Reproduce every entry exactly.

(Entries with model source code)
- - - - - - -
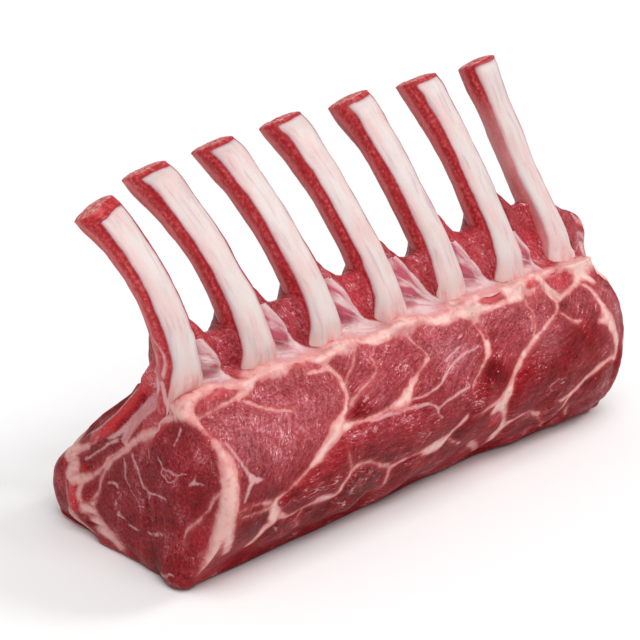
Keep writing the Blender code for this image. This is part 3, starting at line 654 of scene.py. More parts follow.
def paint_loaf(loaf):
    """The loaf's fields by name, and its relief, as rows by columns."""
    points, x, u = loaf.points, loaf.x, loaf.u
    y, z = points[..., 1], points[..., 2]
    wobble = [0.35 * noise(points, 3.0, seed) + 0.5 * noise(points, 9.0, seed + 9) for seed in (1, 2)]
    cap = loaf.on_cap
    far_cap = smooth((x - FAR_CAP) / 4.0)
    front = smooth((75.0 - u) / 2.0) * smooth((u + 34.0) / 4.0) * (1.0 - far_cap)
    heel = bump(u - 64.0, 11.0) * front * (1.0 - cap) + 0.8 * smooth((13.0 - z) / 9.0) * cap
    lumps = 0.6 * layered_noise(points, 14.0, 20) + 0.2 * layered_noise(points, 3.5, 30, 2)
    lumps = lumps * smooth(z / 3.0) + heel * 1.9 * noise(points, 11.0, 66)
    side = (x + wobble[0], u + wobble[1])
    seen = np.zeros((2,) + x.shape)
    groove = GROOVE * (1.0 - 0.55 * smooth((u - 30.0) / 12.0))
    for _ in range(5):
        deep = stroke_depth(side[0] + seen[0], side[1] + seen[1], DEEP_SEAMS)
        sunk = SUNK + groove * (np.exp(-np.maximum(0.0, -deep) / 5.0) + 0.2 * bump(np.minimum(deep, 0.0), 1.8))
        sunk = sunk * front * smooth(u / 6.0) * (1.0 - cap)
        seen = (seen + np.array(loaf.seen_through(lumps - sunk))) / 2.0
    side = (side[0] + seen[0], side[1] + seen[1])
    stray = 3.0 * far_cap
    face = (y + 0.6 * wobble[0] + stray * noise(points, 15.0, 5), z + 0.6 * wobble[1] + stray * noise(points, 15.0, 6))
    ridge = stroke_depth(*side, RIDGE_FAT)
    side_fat = np.maximum.reduce([deep, ridge, stroke_depth(*side, THIN_SEAMS), stroke_depth(*side, CORNER_FAT)])
    rib_away, _, _, _ = rib_distance(points)
    at_foot = bump(np.maximum(rib_away, 0.0), 5.0) * bump(u - 1.0, 5.0)
    side_fat = np.maximum(side_fat, 5.0 * at_foot - 2.0)
    slivers = stroke_depth(*side, SLIVERS)
    side_fat = np.minimum(side_fat, -slivers)
    face_fat = stroke_depth(*face, FACE_FAT)
    crinkle = [0.6 * noise(points, 2.6, seed) for seed in (83, 84)]
    veins = stroke_depth(face[0] + crinkle[0], face[1] + crinkle[1], FACE_VEINS)
    side_films = stroke_depth(*side, SIDE_FILMS)
    face_films = stroke_depth(*face, FACE_FILMS)

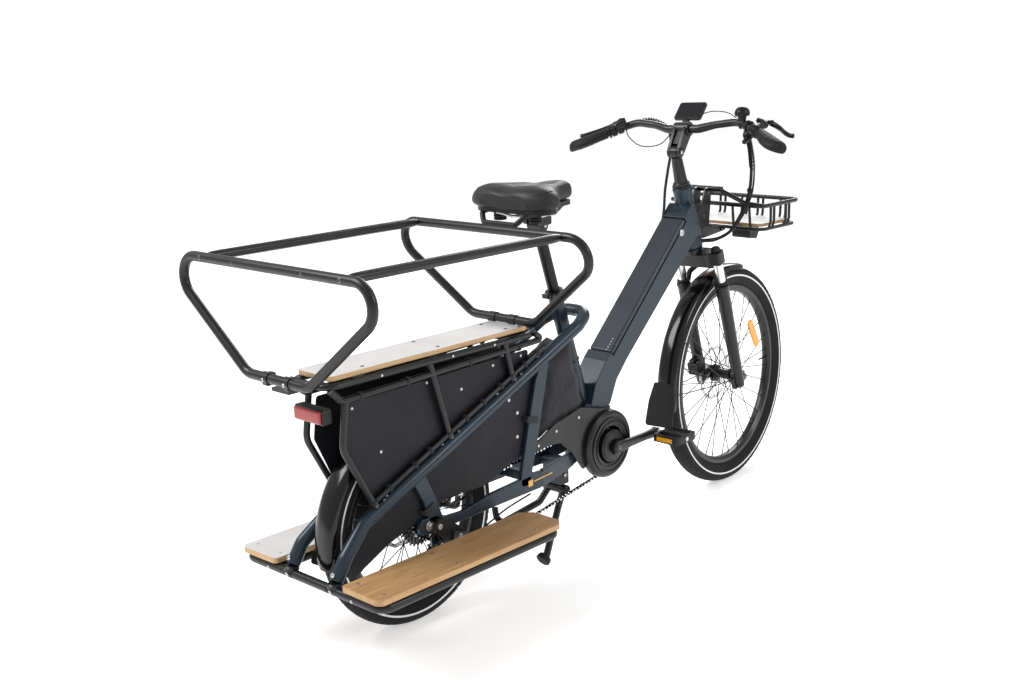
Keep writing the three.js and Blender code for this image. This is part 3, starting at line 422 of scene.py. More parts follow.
- - - - - - -
◆ COMPLETE ANSWER ◆
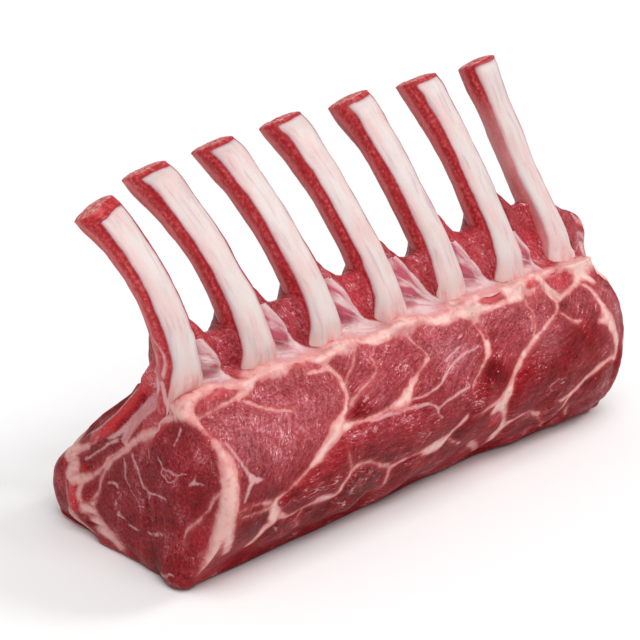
Keep writing the Blender code for this image. This is part 3, starting at line 654 of scene.py. More parts follow.
def paint_loaf(loaf):
    """The loaf's fields by name, and its relief, as rows by columns."""
    points, x, u = loaf.points, loaf.x, loaf.u
    y, z = points[..., 1], points[..., 2]
    wobble = [0.35 * noise(points, 3.0, seed) + 0.5 * noise(points, 9.0, seed + 9) for seed in (1, 2)]
    cap = loaf.on_cap
    far_cap = smooth((x - FAR_CAP) / 4.0)
    front = smooth((75.0 - u) / 2.0) * smooth((u + 34.0) / 4.0) * (1.0 - far_cap)
    heel = bump(u - 64.0, 11.0) * front * (1.0 - cap) + 0.8 * smooth((13.0 - z) / 9.0) * cap
    lumps = 0.6 * layered_noise(points, 14.0, 20) + 0.2 * layered_noise(points, 3.5, 30, 2)
    lumps = lumps * smooth(z / 3.0) + heel * 1.9 * noise(points, 11.0, 66)
    side = (x + wobble[0], u + wobble[1])
    seen = np.zeros((2,) + x.shape)
    groove = GROOVE * (1.0 - 0.55 * smooth((u - 30.0) / 12.0))
    for _ in range(5):
        deep = stroke_depth(side[0] + seen[0], side[1] + seen[1], DEEP_SEAMS)
        sunk = SUNK + groove * (np.exp(-np.maximum(0.0, -deep) / 5.0) + 0.2 * bump(np.minimum(deep, 0.0), 1.8))
        sunk = sunk * front * smooth(u / 6.0) * (1.0 - cap)
        seen = (seen + np.array(loaf.seen_through(lumps - sunk))) / 2.0
    side = (side[0] + seen[0], side[1] + seen[1])
    stray = 3.0 * far_cap
    face = (y + 0.6 * wobble[0] + stray * noise(points, 15.0, 5), z + 0.6 * wobble[1] + stray * noise(points, 15.0, 6))
    ridge = stroke_depth(*side, RIDGE_FAT)
    side_fat = np.maximum.reduce([deep, ridge, stroke_depth(*side, THIN_SEAMS), stroke_depth(*side, CORNER_FAT)])
    rib_away, _, _, _ = rib_distance(points)
    at_foot = bump(np.maximum(rib_away, 0.0), 5.0) * bump(u - 1.0, 5.0)
    side_fat = np.maximum(side_fat, 5.0 * at_foot - 2.0)
    slivers = stroke_depth(*side, SLIVERS)
    side_fat = np.minimum(side_fat, -slivers)
    face_fat = stroke_depth(*face, FACE_FAT)
    crinkle = [0.6 * noise(points, 2.6, seed) for seed in (83, 84)]
    veins = stroke_depth(face[0] + crinkle[0], face[1] + crinkle[1], FACE_VEINS)
    side_films = stroke_depth(*side, SIDE_FILMS)
    face_films = stroke_depth(*face, FACE_FILMS)

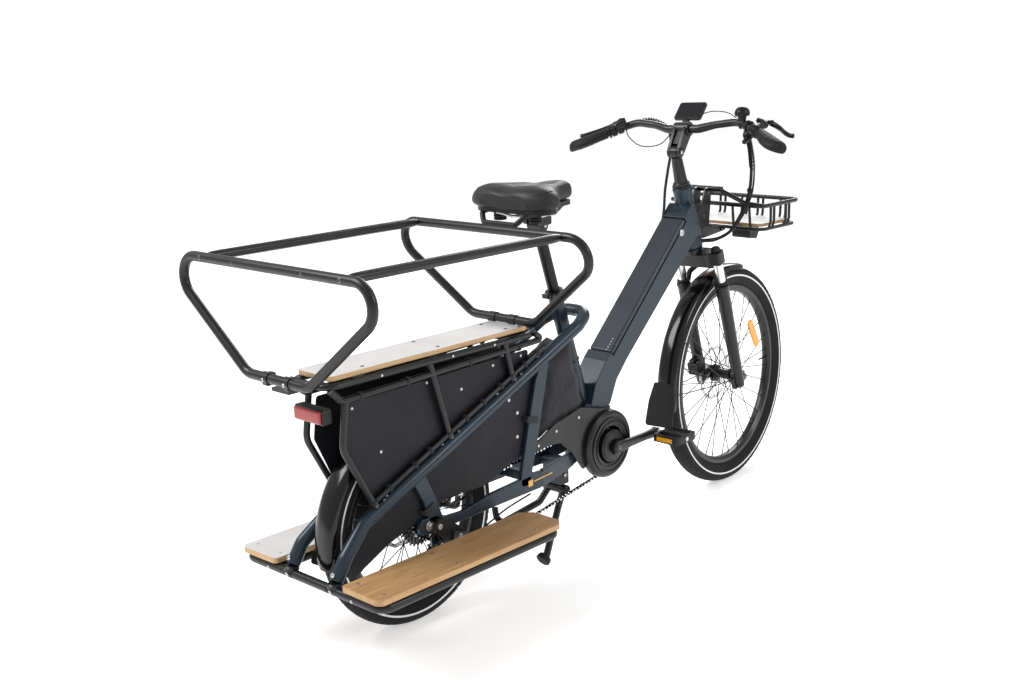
Keep writing the three.js and Blender code for this image. This is part 3, starting at line 422 of scene.py. More parts follow.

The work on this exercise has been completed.